On Fri, Jun 22, 2007 at 12:57:33AM +0200, Zolt?n HUBERT wrote:
> Well, I'm using SuSE Pro 9.3 (excellent choice by the way), 
> coming with kernel 2.6.10-SuSE, on a ATI laptop, and the 
> drivers privided wouldn't compile (suspend & freinds). The 
> SATA disks were only supported from 2.6.15 (which just came 
> out), so I had to edit the "source code" of a closed source 
> driver to make it all work well. If that's "easy" for you I 
> doubt it is for 99.999% of earth's population. "World 
> domination" is far away.

Have you ever tried installing windows xp from scratch on a new laptop?
Same (if not worse) problem.

> Also, the 7 National Instruments cards I'm using for a 
> deformable mirror in Adaptive Optics in an industrial PC 
> are "certified" for SuSE 9.3 only. Which, this week, got 
> discontinued. So what now ?

If you buy hardware that only works with one particular release of one
distribution, that is pretty much a way to ensure you will soon be
unable to use that hardware anymore.  Don't do that.

> ???? should ???? who do you think "users" are ????

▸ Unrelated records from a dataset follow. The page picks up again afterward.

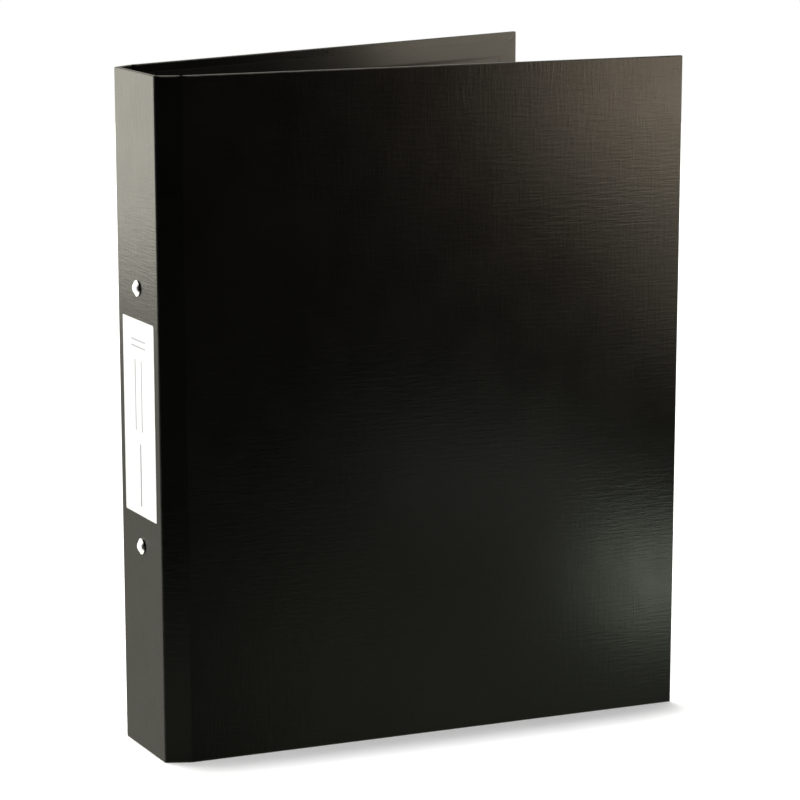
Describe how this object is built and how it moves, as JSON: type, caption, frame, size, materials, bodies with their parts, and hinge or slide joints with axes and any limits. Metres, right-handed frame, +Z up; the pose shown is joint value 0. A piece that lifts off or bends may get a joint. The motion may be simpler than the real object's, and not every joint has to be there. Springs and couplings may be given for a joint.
{
  "type": "ring binder",
  "caption": "A4 ring binder of paper over board with a labelled spine, hinged covers and a riveted ring mechanism that opens, for holding punched sheets.",
  "frame": {"origin": "middle of the spine's bottom edge, halfway through its thickness, on the surface the binder stands on", "axes": "+X from the spine towards the covers' free edges, +Y towards the back cover, -Y towards the front cover, +Z up along the spine"},
  "size_m": [0.2572, 0.1452, 0.315],
  "materials": {
    "outer_paper": "black linen-embossed covering paper, semi-gloss",
    "lining_paper": "smooth black lining paper, satin",
    "grey_board": "grey board, matt",
    "label": "white coated label paper, satin",
    "plated_sheet": "nickel-plated sheet steel",
    "plated_wire": "nickel-plated steel wire, bright",
    "rivet": "nickel-plated tubular rivet, bright"
  },
  "bodies": {
    "spine": {"spine_board": "grey_board", "spine_cover_paper": "outer_paper", "spine_lining": "lining_paper", "spine_label": "label", "front_spine_crease": "outer_paper", "back_spine_crease": "outer_paper", "ring_housing": "plated_sheet", "lower_rivet": "rivet", "upper_rivet": "rivet"},
    "front_hinge_strip": {"front_hinge_board": "grey_board", "front_hinge_paper": "outer_paper", "front_hinge_lining": "lining_paper", "front_board_crease": "outer_paper"},
    "front_cover": {"front_board": "grey_board", "front_cover_paper": "outer_paper", "front_lining": "lining_paper"},
    "back_hinge_strip": {"back_hinge_board": "grey_board", "back_hinge_paper": "outer_paper", "back_hinge_lining": "lining_paper", "back_board_crease": "outer_paper"},
    "back_cover": {"back_board": "grey_board", "back_cover_paper": "outer_paper", "back_lining": "lining_paper"},
    "front_ring_carrier": {"front_blade": "plated_sheet", "lower_front_ring_half": "plated_wire", "upper_front_ring_half": "plated_wire"},
    "back_ring_carrier": {"back_blade": "plated_sheet", "lower_back_ring_half": "plated_wire", "upper_back_ring_half": "plated_wire"}
  },
  "joints": [
    {"name": "front_cover_fold", "type": "hinge", "parent": "spine", "child": "front_hinge_strip", "pos_m": [-0.00105, -0.02225, 0], "axis": [0, 0, -1], "range_deg": [-4.67, 135.33]},
    {"name": "front_board_fold", "type": "hinge", "parent": "front_hinge_strip", "child": "front_cover", "pos_m": [0.00985, -0.02726, 0], "axis": [0, 0, -1], "range_deg": [-1.33, 38.67]},
    {"name": "back_cover_fold", "type": "hinge", "parent": "spine", "child": "back_hinge_strip", "pos_m": [-0.00105, 0.02225, 0], "axis": [0, 0, 1], "range_deg": [-11.67, 128.33]},
    {"name": "back_board_fold", "type": "hinge", "parent": "back_hinge_strip", "child": "back_cover", "pos_m": [0.00916, 0.02855, 0], "axis": [0, 0, 1], "range_deg": [-3.33, 36.67]},
    {"name": "front_rings_open", "type": "hinge", "parent": "spine", "child": "front_ring_carrier", "pos_m": [0.0029, -0.0077, 0], "axis": [0, 0, -1], "range_deg": [0, 18]},
    {"name": "back_rings_open", "type": "hinge", "parent": "spine", "child": "back_ring_carrier", "pos_m": [0.0029, 0.0077, 0], "axis": [0, 0, 1], "range_deg": [0, 18]}
  ],
  "couplings": [
    {"joint": "front_board_fold", "follows": "front_cover_fold", "ratio": 0.28571},
    {"joint": "back_board_fold", "follows": "back_cover_fold", "ratio": 0.28571},
    {"joint": "back_rings_open", "follows": "front_rings_open", "ratio": 1}
  ]
}
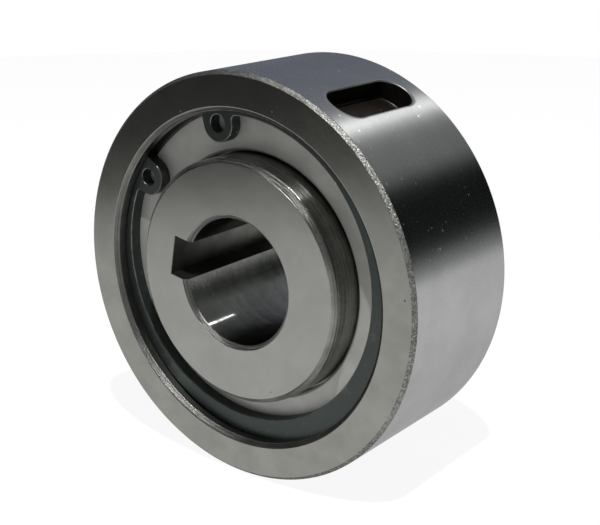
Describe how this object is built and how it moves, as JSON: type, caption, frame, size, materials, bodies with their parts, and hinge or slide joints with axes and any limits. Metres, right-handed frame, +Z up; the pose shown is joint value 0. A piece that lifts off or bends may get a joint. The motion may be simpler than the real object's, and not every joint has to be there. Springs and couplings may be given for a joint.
{
  "type": "one-way clutch",
  "caption": "Round sprag-type one-way clutch: keyed inner ring and keyed outer ring, closed each side by an end cover and a circlip, with caged sprags and rollers inside.",
  "frame": {"origin": "on the clutch axis at the middle of the width, which is the middle of the shaft bore", "axes": "+Y is the clutch axis, from the front face to the rear face; +Z is up and +X to the right as seen from the front"},
  "size_m": [0.08, 0.034, 0.08],
  "materials": {
    "outer_ring_steel": "ground bearing steel, finely scratched, with worn edge breaks",
    "inner_ring_steel": "ground bearing steel with a rough turned edge break",
    "cover_steel": "turned and ground steel",
    "circlip_steel": "black phosphated spring steel, lightly oiled",
    "cage_steel": "dull machined steel",
    "sprag_steel": "polished bearing steel on the cams, drawn finish on the flanks",
    "roller_steel": "lapped bearing steel",
    "garter_spring_steel": "oil-tempered spring wire"
  },
  "bodies": {
    "inner": {"inner_ring": "inner_ring_steel"},
    "outer": {"outer_ring": "outer_ring_steel", "front_cover": "cover_steel", "rear_cover": "cover_steel", "front_circlip": "circlip_steel", "rear_circlip": "circlip_steel"},
    "cage": {"sprag_cage": "cage_steel", "front_garter_spring": "garter_spring_steel", "rear_garter_spring": "garter_spring_steel"},
    "roller_01": {"roller_01": "roller_steel"},
    "roller_02": {"roller_02": "roller_steel"},
    "roller_03": {"roller_03": "roller_steel"},
    "roller_04": {"roller_04": "roller_steel"},
    "roller_05": {"roller_05": "roller_steel"},
    "roller_06": {"roller_06": "roller_steel"},
    "sprag_01": {"sprag_01": "sprag_steel"},
    "sprag_02": {"sprag_02": "sprag_steel"},
    "sprag_03": {"sprag_03": "sprag_steel"},
    "sprag_04": {"sprag_04": "sprag_steel"},
    "sprag_05": {"sprag_05": "sprag_steel"},
    "sprag_06": {"sprag_06": "sprag_steel"},
    "sprag_07": {"sprag_07": "sprag_steel"},
    "sprag_08": {"sprag_08": "sprag_steel"},
    "sprag_09": {"sprag_09": "sprag_steel"},
    "sprag_10": {"sprag_10": "sprag_steel"},
    "sprag_11": {"sprag_11": "sprag_steel"},
    "sprag_12": {"sprag_12": "sprag_steel"},
    "sprag_13": {"sprag_13": "sprag_steel"},
    "sprag_14": {"sprag_14": "sprag_steel"},
    "sprag_15": {"sprag_15": "sprag_steel"},
    "sprag_16": {"sprag_16": "sprag_steel"},
    "sprag_17": {"sprag_17": "sprag_steel"},
    "sprag_18": {"sprag_18": "sprag_steel"}
  },
  "joints": [
    {"name": "outer_spin", "type": "hinge", "parent": "inner", "child": "outer", "pos_m": [0, 0, 0], "axis": [0, 1, 0], "continuous": true},
    {"name": "cage_orbit", "type": "hinge", "parent": "inner", "child": "cage", "pos_m": [0, 0, 0], "axis": [0, 1, 0], "continuous": true},
    {"name": "roller_01_spin", "type": "hinge", "parent": "cage", "child": "roller_01", "pos_m": [0, 0, 0.028], "axis": [0, 1, 0], "continuous": true},
    {"name": "roller_02_spin", "type": "hinge", "parent": "cage", "child": "roller_02", "pos_m": [0.02425, 0, 0.014], "axis": [0, 1, 0], "continuous": true},
    {"name": "roller_03_spin", "type": "hinge", "parent": "cage", "child": "roller_03", "pos_m": [0.02425, 0, -0.014], "axis": [0, 1, 0], "continuous": true},
    {"name": "roller_04_spin", "type": "hinge", "parent": "cage", "child": "roller_04", "pos_m": [0, 0, -0.028], "axis": [0, 1, 0], "continuous": true},
    {"name": "roller_05_spin", "type": "hinge", "parent": "cage", "child": "roller_05", "pos_m": [-0.02425, 0, -0.014], "axis": [0, 1, 0], "continuous": true},
    {"name": "roller_06_spin", "type": "hinge", "parent": "cage", "child": "roller_06", "pos_m": [-0.02425, 0, 0.014], "axis": [0, 1, 0], "continuous": true},
    {"name": "sprag_01_rock", "type": "hinge", "parent": "cage", "child": "sprag_01", "pos_m": [0.0074, 0, 0.027], "axis": [0, 1, 0], "range_deg": [0, 5], "stiffness_Nm_per_rad": 0.01, "springref_deg": -5.73},
    {"name": "sprag_02_rock", "type": "hinge", "parent": "cage", "child": "sprag_02", "pos_m": [0.01414, 0, 0.02417], "axis": [0, 1, 0], "range_deg": [0, 5]},
    {"name": "sprag_03_rock", "type": "hinge", "parent": "cage", "child": "sprag_03", "pos_m": [0.01991, 0, 0.01968], "axis": [0, 1, 0], "range_deg": [0, 5]},
    {"name": "sprag_04_rock", "type": "hinge", "parent": "cage", "child": "sprag_04", "pos_m": [0.02709, 0, 0.00709], "axis": [0, 1, 0], "range_deg": [0, 5]},
    {"name": "sprag_05_rock", "type": "hinge", "parent": "cage", "child": "sprag_05", "pos_m": [0.028, 0, -0.00016], "axis": [0, 1, 0], "range_deg": [0, 5]},
    {"name": "sprag_06_rock", "type": "hinge", "parent": "cage", "child": "sprag_06", "pos_m": [0.027, 0, -0.0074], "axis": [0, 1, 0], "range_deg": [0, 5]},
    {"name": "sprag_07_rock", "type": "hinge", "parent": "cage", "child": "sprag_07", "pos_m": [0.01968, 0, -0.01991], "axis": [0, 1, 0], "range_deg": [0, 5]},
    {"name": "sprag_08_rock", "type": "hinge", "parent": "cage", "child": "sprag_08", "pos_m": [0.01386, 0, -0.02433], "axis": [0, 1, 0], "range_deg": [0, 5]},
    {"name": "sprag_09_rock", "type": "hinge", "parent": "cage", "child": "sprag_09", "pos_m": [0.00709, 0, -0.02709], "axis": [0, 1, 0], "range_deg": [0, 5]},
    {"name": "sprag_10_rock", "type": "hinge", "parent": "cage", "child": "sprag_10", "pos_m": [-0.0074, 0, -0.027], "axis": [0, 1, 0], "range_deg": [0, 5]},
    {"name": "sprag_11_rock", "type": "hinge", "parent": "cage", "child": "sprag_11", "pos_m": [-0.01414, 0, -0.02417], "axis": [0, 1, 0], "range_deg": [0, 5]},
    {"name": "sprag_12_rock", "type": "hinge", "parent": "cage", "child": "sprag_12", "pos_m": [-0.01991, 0, -0.01968], "axis": [0, 1, 0], "range_deg": [0, 5]},
    {"name": "sprag_13_rock", "type": "hinge", "parent": "cage", "child": "sprag_13", "pos_m": [-0.02709, 0, -0.00709], "axis": [0, 1, 0], "range_deg": [0, 5]},
    {"name": "sprag_14_rock", "type": "hinge", "parent": "cage", "child": "sprag_14", "pos_m": [-0.028, 0, 0.00016], "axis": [0, 1, 0], "range_deg": [0, 5]},
    {"name": "sprag_15_rock", "type": "hinge", "parent": "cage", "child": "sprag_15", "pos_m": [-0.027, 0, 0.0074], "axis": [0, 1, 0], "range_deg": [0, 5]},
    {"name": "sprag_16_rock", "type": "hinge", "parent": "cage", "child": "sprag_16", "pos_m": [-0.01968, 0, 0.01991], "axis": [0, 1, 0], "range_deg": [0, 5]},
    {"name": "sprag_17_rock", "type": "hinge", "parent": "cage", "child": "sprag_17", "pos_m": [-0.01386, 0, 0.02433], "axis": [0, 1, 0], "range_deg": [0, 5]},
    {"name": "sprag_18_rock", "type": "hinge", "parent": "cage", "child": "sprag_18", "pos_m": [-0.00709, 0, 0.02709], "axis": [0, 1, 0], "range_deg": [0, 5]}
  ],
  "couplings": [
    {"joint": "cage_orbit", "follows": "outer_spin", "ratio": 0.55357},
    {"joint": "roller_01_spin", "follows": "outer_spin", "ratio": 4.6913},
    {"joint": "roller_02_spin", "follows": "outer_spin", "ratio": 4.6913},
    {"joint": "roller_03_spin", "follows": "outer_spin", "ratio": 4.6913},
    {"joint": "roller_04_spin", "follows": "outer_spin", "ratio": 4.6913},
    {"joint": "roller_05_spin", "follows": "outer_spin", "ratio": 4.6913},
    {"joint": "roller_06_spin", "follows": "outer_spin", "ratio": 4.6913},
    {"joint": "sprag_02_rock", "follows": "sprag_01_rock", "ratio": 1},
    {"joint": "sprag_03_rock", "follows": "sprag_01_rock", "ratio": 1},
    {"joint": "sprag_04_rock", "follows": "sprag_01_rock", "ratio": 1},
    {"joint": "sprag_05_rock", "follows": "sprag_01_rock", "ratio": 1},
    {"joint": "sprag_06_rock", "follows": "sprag_01_rock", "ratio": 1},
    {"joint": "sprag_07_rock", "follows": "sprag_01_rock", "ratio": 1},
    {"joint": "sprag_08_rock", "follows": "sprag_01_rock", "ratio": 1},
    {"joint": "sprag_09_rock", "follows": "sprag_01_rock", "ratio": 1},
    {"joint": "sprag_10_rock", "follows": "sprag_01_rock", "ratio": 1},
    {"joint": "sprag_11_rock", "follows": "sprag_01_rock", "ratio": 1},
    {"joint": "sprag_12_rock", "follows": "sprag_01_rock", "ratio": 1},
    {"joint": "sprag_13_rock", "follows": "sprag_01_rock", "ratio": 1},
    {"joint": "sprag_14_rock", "follows": "sprag_01_rock", "ratio": 1},
    {"joint": "sprag_15_rock", "follows": "sprag_01_rock", "ratio": 1},
    {"joint": "sprag_16_rock", "follows": "sprag_01_rock", "ratio": 1},
    {"joint": "sprag_17_rock", "follows": "sprag_01_rock", "ratio": 1},
    {"joint": "sprag_18_rock", "follows": "sprag_01_rock", "ratio": 1}
  ]
}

People that install a distribution and use it.  Sometimes they upgrade
to the next release of the distribution.

> Who said I was using vanilla kernels ?

Well if you change the kernel on your distribution, then you aren't
running that distribution anymore.  You changed something.

> no, it's MY problem.

Well it is their problem to fix, and your problem that you bought their
stuff in the first place.

> and what about their users ?

The kernel developers can't fix the problems of the closed source code
anyhow, so it isn't the kernel developers problem.  It is a problem of
the closed source developer and their users (who chose that hardware
themselves.)  The kernel developers didn't recomend the hardware, and
didn't make the users buy that stuff.